Wednesday streamer, other than Stroman: Rubby De La Rosa, BOS
I’ll be honest, I’m not thrilled about him, but everyone has caught on to Tyson Ross (although he’s still only 73-percent owned), so tomorrow’s options are slim. De La Rosa comes with K’s but also BB’s; however, he carries a 13-to-2 K/BB ratio into this start on the road, so perhaps he can continue to keep the command issues under control.

Prospect(s) to watch: Joc Pederson, LAD OF, and Mookie Betts, BOS 2B
Pederson and Betts will likely not be up any time soon, as they’re blocked by some pretty large figures at their respective positions. But given the hype surrounding a couple of 2014’s call-ups in George Springer and, most recently, Gregory Polanco, it’s good to know who the next impact players will be. Pederson is batting .327/.437/.615 with 16 home runs and 14 steals. Are you serious? I think he’s a bit too far to reach a 40/40 season, but 30/30 is probably at this point. It’s unfortunate the Dodgers are letting him rot in the minors beneath a pile of unmovable cash in their impacted outfield.
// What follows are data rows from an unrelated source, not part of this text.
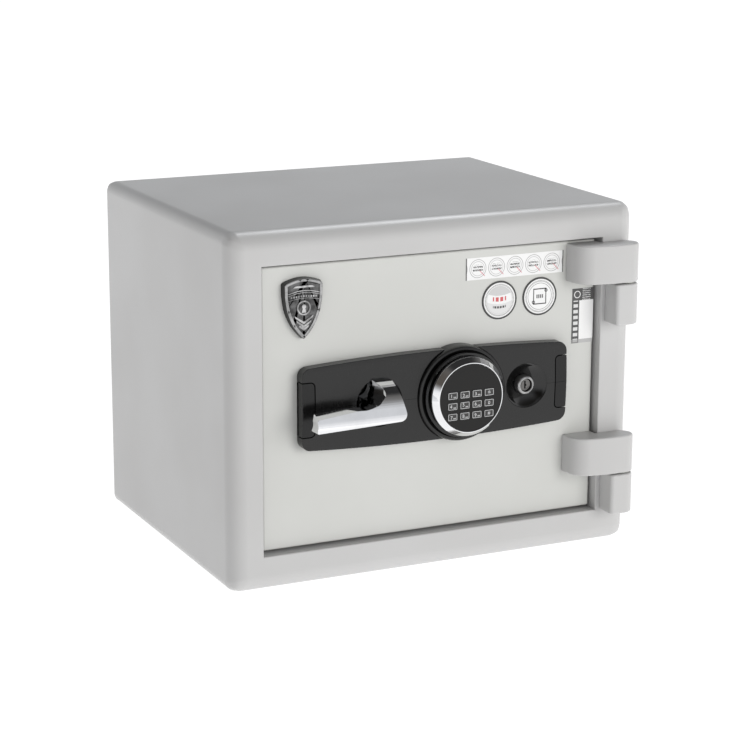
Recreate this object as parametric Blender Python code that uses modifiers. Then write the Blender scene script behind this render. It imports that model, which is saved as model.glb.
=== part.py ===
"""Small fire-resistant document safe with a lever handle, a keypad and a key lock.

The origin is the centre of the underside. +X is to the right, +Y towards the back and +Z up, in metres.
Depths are counted from the cabinet's front plane, positive into the cabinet.
"""

import math
from collections import namedtuple

import bmesh
import bpy
from mathutils import Matrix

# Fits
GAP = 0.0003                # between two pieces that touch
RUNNING_GAP = 0.0005        # between a piece that moves and its guide
FILLING_GAP = 0.0006        # round the filling at the cabinet's rounded corners
COLLAR_GAP = 0.0006         # between the keypad and its collar
PAST = 0.010                # how far a cutter runs past the face that it opens
THROUGH = 0.100             # deeper than the door, for a cut that goes right through

# Cabinet
BODY_WIDTH = 0.450
BODY_DEPTH = 0.350
BODY_HEIGHT = 0.360
SHEET = 0.002               # steel sheet of the cabinet and the door
FRONT_ROUND = 0.018
SIDE_ROUND = 0.012
BACK_ROUND = 0.004
BACK_FLANGE = 0.013         # turned in round the rear panel
RAIL_LEFT = 0.0345
RAIL_RIGHT = 0.039
RAIL_BOTTOM = 0.0365
RAIL_TOP = 0.0335
SHOULDER = 0.006            # the step behind the door's edge, which the seal lies on
SEAL_THICK = 0.0019
SEAL_WIDTH = 0.005

# Inner liner: a tunnel round the door's plug, then the storage space
LINER_WALL = 0.002
TUNNEL_CLEAR = 0.014        # behind the plug
CAVITY_INSET = 0.0195       # from the tunnel's wall to the cavity's wall
REAR_FILLING = 0.058        # from the storage space to the cabinet's back
CAVITY_ROUND = 0.006
SHELF_UP = 0.124            # top of the shelf above the storage space's floor
SHELF_THICK = 0.004
SHELF_SETBACK = 0.012
SHELF_ROUND = 0.001
LEDGE = 0.007               # width and height of the two ledges under the shelf

# Door
DOOR_RECESS = 0.010         # the door's face behind the front plane
DOOR_GAP = 0.0028
DOOR_SLAB = 0.018           # depth of the steel pan
SWING_MARGIN = 0.001        # left over where the door's free edge swings past the frame
PLUG_INSET = 0.006          # above and below the plug
PLUG_INSET_HINGE = 0.012
PLUG_MARGIN = 0.002
PLUG_ROUND = 0.004
PLUG_FILL = 0.0164          # filling between the lock's plate and the plug's back

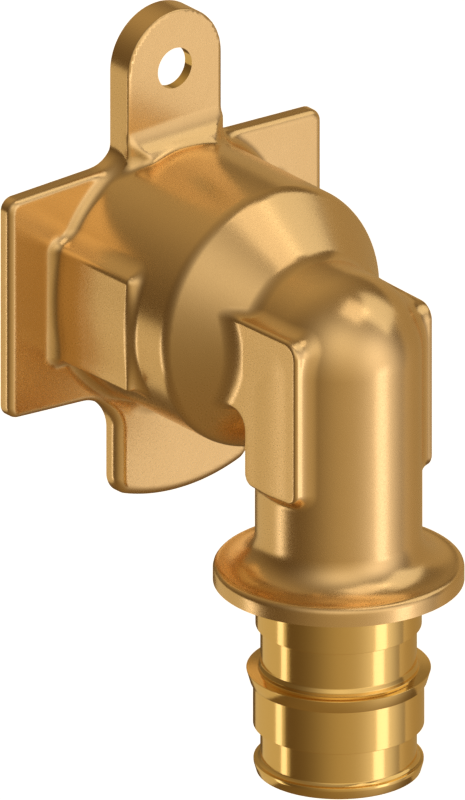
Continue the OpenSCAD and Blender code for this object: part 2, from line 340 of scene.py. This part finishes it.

Betts recently moved up to Triple-A Pawtucket; prior to this move, he stole 22 bases in 285 plate appearances while batting .346 with almost twice as many walks as strikeouts. He’s going to be really good, with astounding plate discipline, decent speed and a little bit of pop, too. If you hear Pederson’s and Bett’s names, or the names of their predecessors (Yasiel Puig, Carl Crawford, Matt Kemp, Andre Ethier, Dustin Pedroia…), in next month’s trade talks, get ready to prospectively add, add, add.